Sometime in my high school years, I remember seeing a birthday card that joked about tuition fees. It had a family crowded around a campfire with horrified looks on their faces. A young boy, in the middle of telling a ghost story, was saying, “…and that’s how much my college tuition will cost.”

I laughed. At that time, still years away from the realities of attempting to afford a post-secondary education, the joke was funny. Today it leaves a bitter taste in my mouth.

Paying for school right now is increasingly more than just unreasonable. With the average cost of many programs in excess of $7,000 per semester, simply covering the costs of courses and additional expenses like textbooks and other supplies can land a student in debt to the tune of tens of thousands.

Everyone in my generation has heard our parents’ cohort talk about how we’re just complaining about something that doesn’t matter. “Just work over the summer,” they say. “You’ll get a job when you graduate and pay off whatever loans you take on.”

Maybe there was a time in the 1970s when that was true. Or maybe they all did way too much LSD. But you’d have to be on some kind of hard drug to think that was anything close to today’s reality.

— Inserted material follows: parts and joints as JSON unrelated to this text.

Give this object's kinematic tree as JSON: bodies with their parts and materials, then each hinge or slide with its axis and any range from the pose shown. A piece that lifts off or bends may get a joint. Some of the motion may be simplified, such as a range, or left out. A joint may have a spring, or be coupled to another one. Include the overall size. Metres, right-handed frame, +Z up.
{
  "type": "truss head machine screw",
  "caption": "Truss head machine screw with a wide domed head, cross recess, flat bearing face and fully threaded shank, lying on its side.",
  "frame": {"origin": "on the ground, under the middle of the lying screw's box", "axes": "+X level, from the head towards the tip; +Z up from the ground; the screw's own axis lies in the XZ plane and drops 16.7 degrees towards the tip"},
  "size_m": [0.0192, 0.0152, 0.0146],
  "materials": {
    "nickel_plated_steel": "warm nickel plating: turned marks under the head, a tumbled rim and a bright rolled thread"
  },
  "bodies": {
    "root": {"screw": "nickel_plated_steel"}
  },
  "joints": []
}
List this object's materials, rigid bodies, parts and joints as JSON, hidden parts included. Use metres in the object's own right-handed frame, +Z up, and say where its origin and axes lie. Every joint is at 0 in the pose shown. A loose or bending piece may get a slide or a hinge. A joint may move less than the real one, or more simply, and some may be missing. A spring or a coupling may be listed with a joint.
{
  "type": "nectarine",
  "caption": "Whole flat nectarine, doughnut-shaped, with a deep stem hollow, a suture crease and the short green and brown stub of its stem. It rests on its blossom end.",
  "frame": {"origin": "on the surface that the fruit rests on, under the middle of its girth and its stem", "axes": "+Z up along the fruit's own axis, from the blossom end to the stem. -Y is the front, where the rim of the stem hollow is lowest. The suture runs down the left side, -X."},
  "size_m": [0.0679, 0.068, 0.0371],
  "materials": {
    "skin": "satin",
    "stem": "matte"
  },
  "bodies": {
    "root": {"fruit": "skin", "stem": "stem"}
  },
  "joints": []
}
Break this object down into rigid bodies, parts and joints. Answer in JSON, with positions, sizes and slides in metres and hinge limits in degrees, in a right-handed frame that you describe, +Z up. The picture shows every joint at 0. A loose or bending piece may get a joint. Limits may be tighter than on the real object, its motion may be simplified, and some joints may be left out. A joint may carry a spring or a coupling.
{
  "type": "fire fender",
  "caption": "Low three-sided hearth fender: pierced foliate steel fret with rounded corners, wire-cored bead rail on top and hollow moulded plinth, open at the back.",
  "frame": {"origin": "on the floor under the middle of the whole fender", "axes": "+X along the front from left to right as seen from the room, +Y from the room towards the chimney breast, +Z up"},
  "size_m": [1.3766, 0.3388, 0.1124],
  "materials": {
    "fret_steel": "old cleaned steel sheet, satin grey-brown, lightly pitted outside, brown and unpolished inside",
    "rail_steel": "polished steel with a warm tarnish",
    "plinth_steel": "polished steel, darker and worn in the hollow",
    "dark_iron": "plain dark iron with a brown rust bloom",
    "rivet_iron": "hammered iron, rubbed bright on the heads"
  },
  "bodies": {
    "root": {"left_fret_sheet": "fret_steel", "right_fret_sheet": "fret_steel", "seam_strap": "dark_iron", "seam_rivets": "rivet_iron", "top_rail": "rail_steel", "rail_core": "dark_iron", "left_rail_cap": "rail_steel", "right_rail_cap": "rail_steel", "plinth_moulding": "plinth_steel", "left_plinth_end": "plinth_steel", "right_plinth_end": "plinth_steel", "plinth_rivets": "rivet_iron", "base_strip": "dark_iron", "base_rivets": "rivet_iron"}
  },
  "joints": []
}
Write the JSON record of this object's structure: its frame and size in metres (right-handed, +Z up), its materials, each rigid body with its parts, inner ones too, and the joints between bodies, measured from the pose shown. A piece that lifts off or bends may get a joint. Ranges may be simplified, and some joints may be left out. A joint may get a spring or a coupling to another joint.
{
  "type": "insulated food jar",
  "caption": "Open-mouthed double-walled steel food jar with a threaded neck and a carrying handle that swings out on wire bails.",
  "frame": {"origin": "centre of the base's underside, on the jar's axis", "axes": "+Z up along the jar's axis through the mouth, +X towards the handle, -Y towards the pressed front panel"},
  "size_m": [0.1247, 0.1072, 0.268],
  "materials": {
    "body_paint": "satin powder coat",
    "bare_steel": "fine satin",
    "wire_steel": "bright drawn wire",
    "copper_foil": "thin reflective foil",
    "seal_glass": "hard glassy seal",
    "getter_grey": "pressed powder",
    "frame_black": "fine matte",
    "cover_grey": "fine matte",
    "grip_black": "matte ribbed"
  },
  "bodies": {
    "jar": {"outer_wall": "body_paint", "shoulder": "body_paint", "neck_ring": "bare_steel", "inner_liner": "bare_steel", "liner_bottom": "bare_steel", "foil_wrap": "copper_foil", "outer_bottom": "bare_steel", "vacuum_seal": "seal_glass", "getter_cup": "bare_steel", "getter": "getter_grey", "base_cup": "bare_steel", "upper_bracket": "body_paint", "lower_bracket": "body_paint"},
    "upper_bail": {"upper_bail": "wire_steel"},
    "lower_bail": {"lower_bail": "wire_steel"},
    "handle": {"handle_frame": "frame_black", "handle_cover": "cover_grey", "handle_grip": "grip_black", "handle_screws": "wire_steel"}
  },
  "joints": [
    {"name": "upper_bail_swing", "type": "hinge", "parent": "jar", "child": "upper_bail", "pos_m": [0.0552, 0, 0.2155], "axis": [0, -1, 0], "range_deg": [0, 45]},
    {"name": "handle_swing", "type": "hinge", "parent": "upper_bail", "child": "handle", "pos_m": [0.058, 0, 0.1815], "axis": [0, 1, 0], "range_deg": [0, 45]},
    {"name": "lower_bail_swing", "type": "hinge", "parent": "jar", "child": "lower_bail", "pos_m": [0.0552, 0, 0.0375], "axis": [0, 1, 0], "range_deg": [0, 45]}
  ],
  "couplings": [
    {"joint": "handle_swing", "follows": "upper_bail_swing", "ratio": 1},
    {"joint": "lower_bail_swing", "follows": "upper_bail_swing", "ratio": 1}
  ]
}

Here’s the truth — many students will spend a serious portion of their adult lives paying off loans in an economy that far from guarantees a job after they graduate.

And who is disproportionately affected by these problems? Low-income and marginalized students.

I should pause here to note that I was very lucky — my family was able to help pay for a chunk of my education and I was able to offset the costs of going to school and living downtown with enough jobs that I kept my debt fairly low. But I’m a priviledged white kid from the suburbs — whether or not my family made boatloads of money, society didn’t need to be worried about me.

They did need to be worried about an increasingly large percentage of society that either couldn’t, or would not in the near future, be able to afford an education. University, many people fear, could become a luxury for an idle elite.

But as a cynical young journalist, I never imagined we would see lawmakers take action in the way they have. When the most recent provincial budget was tabled it came with the ambitious claim that tuition would be free for students whose families make less than $50,000. Many of those whose parents make a little more would see tuition rates heavily subsidized.

That statement shocked me and many of my coworkers here at The Eyeopener. If you’re like most students that have followed this news, you’ve probably seen a mixed bag of coverage, with pundits and activists declaring unadulterated victory and others saying that the goals are unrealistic and impossible in this economy.

So, as we posited on our cover this week, what the fuck is going on?

We’ll try to answer that and other questions this week. But it’s worth remembering that it wasn’t so long ago even this discussion would have felt impossible. And if nothing else, the government has acknowledged there is a problem.

So maybe that ghost story could be just a story after all.